Start of DATA FOR PROCESSING

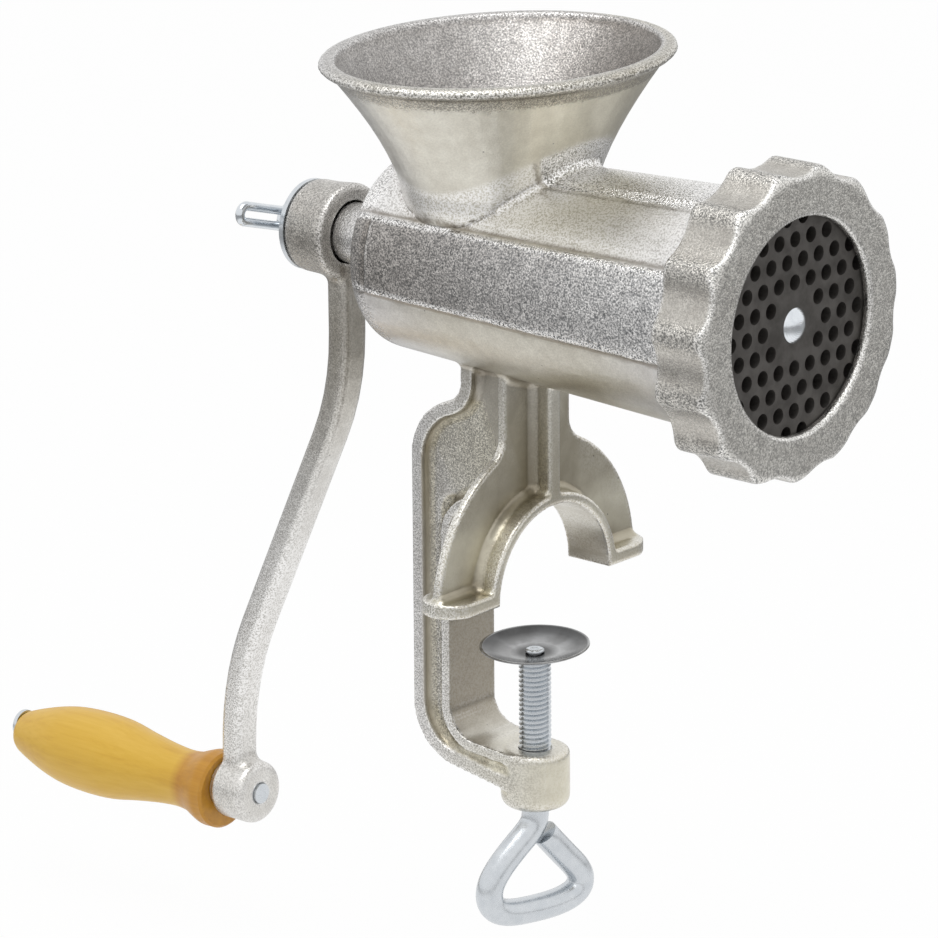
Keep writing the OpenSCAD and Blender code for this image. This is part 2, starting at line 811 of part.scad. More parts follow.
module crank_arm() {
    r0 = hub_d / 2;
    r1 = hub_rear_d / 2;
    rp = pin_hub_d / 2;
    edge = 1.6;
    pin_rear_edge = 1.4;
    pin_front_edge = 2.4;
    recess_depth = 3;
    recess_gap = 0.4;
    color(tin) difference() {
        union() {
            on_axis(hub_rear_x) rotate_extrude() polygon(concat(
                [[0, 0]],
                arc([r1 - edge, edge], edge, -90, 0, 4),
                [[r1 + 0.1, hub_len * 0.45]],
                arc([r0 - edge, hub_len - edge], edge, 0, 90, 4),
                [[0, hub_len]]));
            crank_bar();
            translate([pin_hub_rear_x, 0, pin_z]) rotate([0, 90, 0]) rotate_extrude()
                polygon(concat(
                    [[0, 0]],
                    arc([rp - pin_rear_edge, pin_rear_edge], pin_rear_edge, -90, 0, 4),
                    arc([rp - pin_front_edge, pin_hub_len - pin_front_edge], pin_front_edge,
                        0, 90, 5),
                    [[0, pin_hub_len]]));
        }
        intersection() {
            axial(hub_rear_x - 1, hub_front_x + 1, seat_d / 2 + running_gap,
                  seat_d / 2 + running_gap);
            translate([hub_rear_x - 1, -seat_flats / 2 - running_gap, axis_h - seat_d])
                cube([hub_len + 2, seat_flats + 2 * running_gap, 2 * seat_d]);
        }
        axial(hub_front_x - recess_depth, hub_front_x + 1, journal_r + recess_gap,
              journal_r + recess_gap);
        translate([pin_hub_rear_x - 1, 0, pin_z]) rotate([0, 90, 0])
            cylinder(h = pin_hub_len + 2, r = axle_d / 2 + running_gap);
    }
}

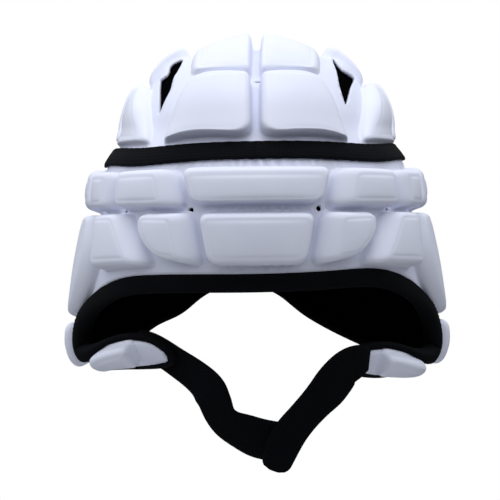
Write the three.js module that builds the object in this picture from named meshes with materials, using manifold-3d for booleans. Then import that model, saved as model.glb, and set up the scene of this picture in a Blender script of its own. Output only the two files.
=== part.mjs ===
// Rugby headguard: a padded scrum cap, held up as a head holds it.
//
// Millimetres, +Z up. The face opening looks along -Y, and +X is the wearer's left.
// The origin is the crown seat: the inside top of the lining, where the head meets it.
//
// One white stretch cover and one black lining are two thin skins on the same head form.
// Foam pads stand on the cover in rows, a black elastic band runs round between the
// crown and the ring, a black binding closes the one long edge, and two padded straps
// lap at the chin. Every place on the head form is named by an azimuth, in degrees round
// from the front, and by a run, the distance down from the top measured over the surface.
import * as THREE from "three";
import { mergeVertices } from "three/addons/utils/BufferGeometryUtils.js";
import Module from "manifold-3d";

// ---------------------------------------------------------------- driving dimensions
const COVER_THICK = 1.6;
const LINING_THICK = 1.5;
const SKIN_GAP = 0.75; // between the cover and the lining
const SEAT_GAP = 0.6; // under each pad and under the band
const SQUARENESS = 2.2; // 2 is an ellipse, more is a squarer head
const CROWN_PAD = 9.5; // thickness of the pads on the crown
const RING_PAD = 8.6; // thickness of the pads on the ring
const JAW_PAD = 6.0; // thickness of the pads under the jaw
const PAD_WALL_INSET = 1.2; // how far a pad's wall leans in
const PAD_SHOULDER = 0.55; // the wall's share of the pad's thickness
const CROWN_CHAMFER = 4.2; // how far a crown pad's face is set in from its edge
const RING_CHAMFER = 3.6;
const PAD_CELL = 14.5; // the longest side of a pad's faces
const BAND_THICK = 1.6;
const BAND_WIDTH = 10;
const BAND_HEIGHT = -52; // of its middle line at the back
const BAND_DIP = 2.3; // how much lower it is at the front
const BINDING_DEPTH = 9.4; // at the face opening
const BINDING_SWELL = 5.5; // how much thicker it is down the front of the flap
const BINDING_THICK = 4; // over the two skins
const BINDING_GAP = 0.4; // from the skins' edge
const HEM_DEPTH = 4.5; // at the nape and under the jaw
const STRAP_THICK = 3.4;
const STRAP_BEVEL = 1.6; // of its rounded edges
const EAR_HOLE = 4.4;
const EYELET = 2.8;
const PLUG = { from: -7, to: 14 }; // what a hole's cutter spans, inside and outside the cover

// The outside of the cover, from the top down: height, half width at the side, and how
// far it reaches to the front and to the back.
const SECTIONS = table(["z", "side", "front", "back"], [
  [3.85, 0, 0, 0],
  [2.3, 22, 24, 26],
  [-1, 36, 42, 44],
  [-6, 45.5, 54, 56],
  [-13, 54, 65, 66],
  [-22, 61, 75, 76],
  [-32, 65.5, 84, 85],
  [-42, 68.5, 90, 92],
  [-48.5, 72.8, 94, 96],
  [-53.5, 76.8, 97.5, 99],
  [-58.5, 79.4, 100, 101.5],
  [-70, 81.4, 102.8, 104],
  [-84, 83.2, 104, 105],
  [-98, 86, 104, 104.2],
  [-112, 88.6, 103, 102],
  [-124, 90.4, 101, 99],
  [-136, 92.4, 93, 95],
  [-146, 94.2, 84, 91],
  [-152, 94.3, 80, 88.5],
  [-157, 93, 77.8, 86.5],
  [-161, 90.5, 75.7, 84],
  [-163.5, 87.5, 74, 81],
  [-165.5, 83, 72, 77],
]);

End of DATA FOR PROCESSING

WHAT IS EXPECTED |
Extract all of the material exactly as it is written.

COMPLETED TASK |
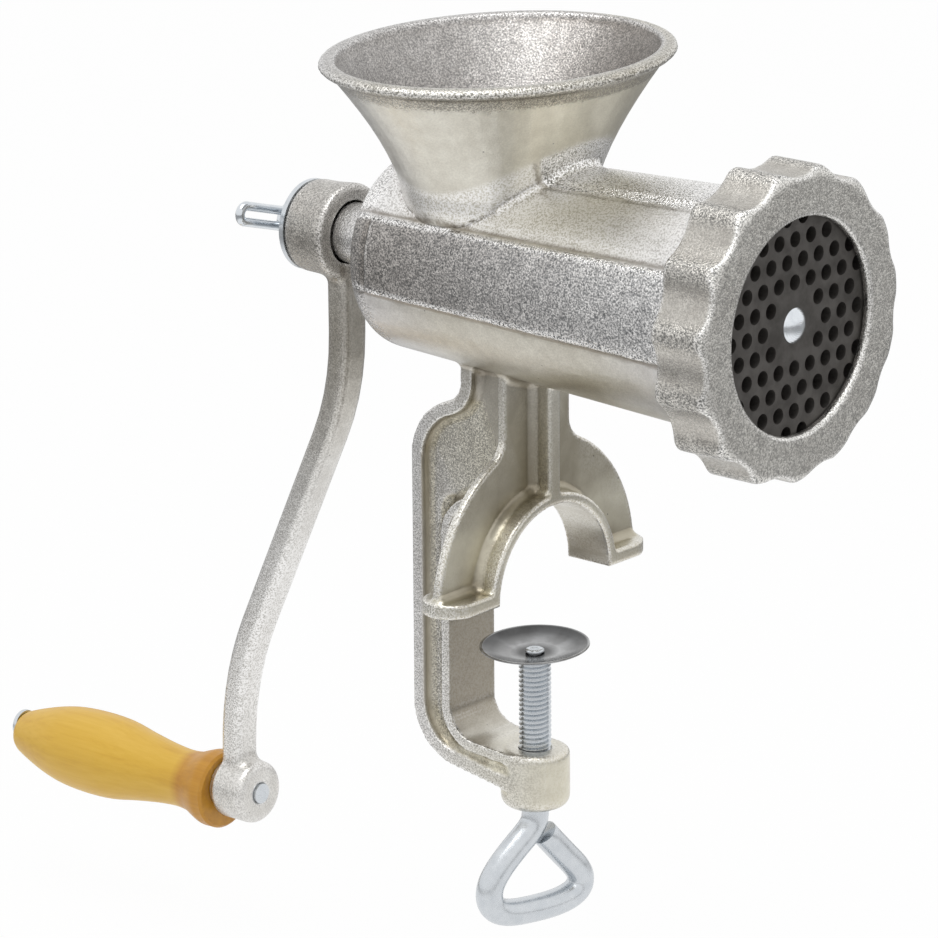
Keep writing the OpenSCAD and Blender code for this image. This is part 2, starting at line 811 of part.scad. More parts follow.
module crank_arm() {
    r0 = hub_d / 2;
    r1 = hub_rear_d / 2;
    rp = pin_hub_d / 2;
    edge = 1.6;
    pin_rear_edge = 1.4;
    pin_front_edge = 2.4;
    recess_depth = 3;
    recess_gap = 0.4;
    color(tin) difference() {
        union() {
            on_axis(hub_rear_x) rotate_extrude() polygon(concat(
                [[0, 0]],
                arc([r1 - edge, edge], edge, -90, 0, 4),
                [[r1 + 0.1, hub_len * 0.45]],
                arc([r0 - edge, hub_len - edge], edge, 0, 90, 4),
                [[0, hub_len]]));
            crank_bar();
            translate([pin_hub_rear_x, 0, pin_z]) rotate([0, 90, 0]) rotate_extrude()
                polygon(concat(
                    [[0, 0]],
                    arc([rp - pin_rear_edge, pin_rear_edge], pin_rear_edge, -90, 0, 4),
                    arc([rp - pin_front_edge, pin_hub_len - pin_front_edge], pin_front_edge,
                        0, 90, 5),
                    [[0, pin_hub_len]]));
        }
        intersection() {
            axial(hub_rear_x - 1, hub_front_x + 1, seat_d / 2 + running_gap,
                  seat_d / 2 + running_gap);
            translate([hub_rear_x - 1, -seat_flats / 2 - running_gap, axis_h - seat_d])
                cube([hub_len + 2, seat_flats + 2 * running_gap, 2 * seat_d]);
        }
        axial(hub_front_x - recess_depth, hub_front_x + 1, journal_r + recess_gap,
              journal_r + recess_gap);
        translate([pin_hub_rear_x - 1, 0, pin_z]) rotate([0, 90, 0])
            cylinder(h = pin_hub_len + 2, r = axle_d / 2 + running_gap);
    }
}

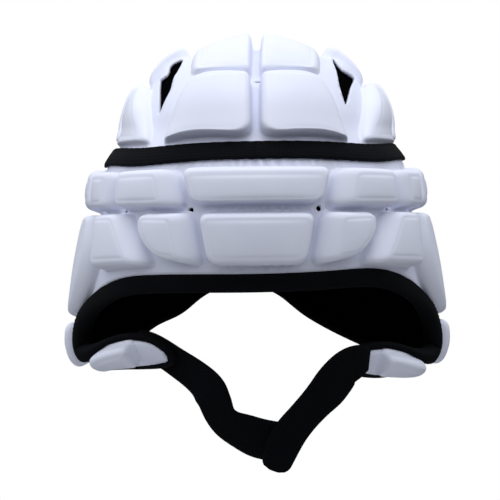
Write the three.js module that builds the object in this picture from named meshes with materials, using manifold-3d for booleans. Then import that model, saved as model.glb, and set up the scene of this picture in a Blender script of its own. Output only the two files.
=== part.mjs ===
// Rugby headguard: a padded scrum cap, held up as a head holds it.
//
// Millimetres, +Z up. The face opening looks along -Y, and +X is the wearer's left.
// The origin is the crown seat: the inside top of the lining, where the head meets it.
//
// One white stretch cover and one black lining are two thin skins on the same head form.
// Foam pads stand on the cover in rows, a black elastic band runs round between the
// crown and the ring, a black binding closes the one long edge, and two padded straps
// lap at the chin. Every place on the head form is named by an azimuth, in degrees round
// from the front, and by a run, the distance down from the top measured over the surface.
import * as THREE from "three";
import { mergeVertices } from "three/addons/utils/BufferGeometryUtils.js";
import Module from "manifold-3d";

// ---------------------------------------------------------------- driving dimensions
const COVER_THICK = 1.6;
const LINING_THICK = 1.5;
const SKIN_GAP = 0.75; // between the cover and the lining
const SEAT_GAP = 0.6; // under each pad and under the band
const SQUARENESS = 2.2; // 2 is an ellipse, more is a squarer head
const CROWN_PAD = 9.5; // thickness of the pads on the crown
const RING_PAD = 8.6; // thickness of the pads on the ring
const JAW_PAD = 6.0; // thickness of the pads under the jaw
const PAD_WALL_INSET = 1.2; // how far a pad's wall leans in
const PAD_SHOULDER = 0.55; // the wall's share of the pad's thickness
const CROWN_CHAMFER = 4.2; // how far a crown pad's face is set in from its edge
const RING_CHAMFER = 3.6;
const PAD_CELL = 14.5; // the longest side of a pad's faces
const BAND_THICK = 1.6;
const BAND_WIDTH = 10;
const BAND_HEIGHT = -52; // of its middle line at the back
const BAND_DIP = 2.3; // how much lower it is at the front
const BINDING_DEPTH = 9.4; // at the face opening
const BINDING_SWELL = 5.5; // how much thicker it is down the front of the flap
const BINDING_THICK = 4; // over the two skins
const BINDING_GAP = 0.4; // from the skins' edge
const HEM_DEPTH = 4.5; // at the nape and under the jaw
const STRAP_THICK = 3.4;
const STRAP_BEVEL = 1.6; // of its rounded edges
const EAR_HOLE = 4.4;
const EYELET = 2.8;
const PLUG = { from: -7, to: 14 }; // what a hole's cutter spans, inside and outside the cover

// The outside of the cover, from the top down: height, half width at the side, and how
// far it reaches to the front and to the back.
const SECTIONS = table(["z", "side", "front", "back"], [
  [3.85, 0, 0, 0],
  [2.3, 22, 24, 26],
  [-1, 36, 42, 44],
  [-6, 45.5, 54, 56],
  [-13, 54, 65, 66],
  [-22, 61, 75, 76],
  [-32, 65.5, 84, 85],
  [-42, 68.5, 90, 92],
  [-48.5, 72.8, 94, 96],
  [-53.5, 76.8, 97.5, 99],
  [-58.5, 79.4, 100, 101.5],
  [-70, 81.4, 102.8, 104],
  [-84, 83.2, 104, 105],
  [-98, 86, 104, 104.2],
  [-112, 88.6, 103, 102],
  [-124, 90.4, 101, 99],
  [-136, 92.4, 93, 95],
  [-146, 94.2, 84, 91],
  [-152, 94.3, 80, 88.5],
  [-157, 93, 77.8, 86.5],
  [-161, 90.5, 75.7, 84],
  [-163.5, 87.5, 74, 81],
  [-165.5, 83, 72, 77],
]);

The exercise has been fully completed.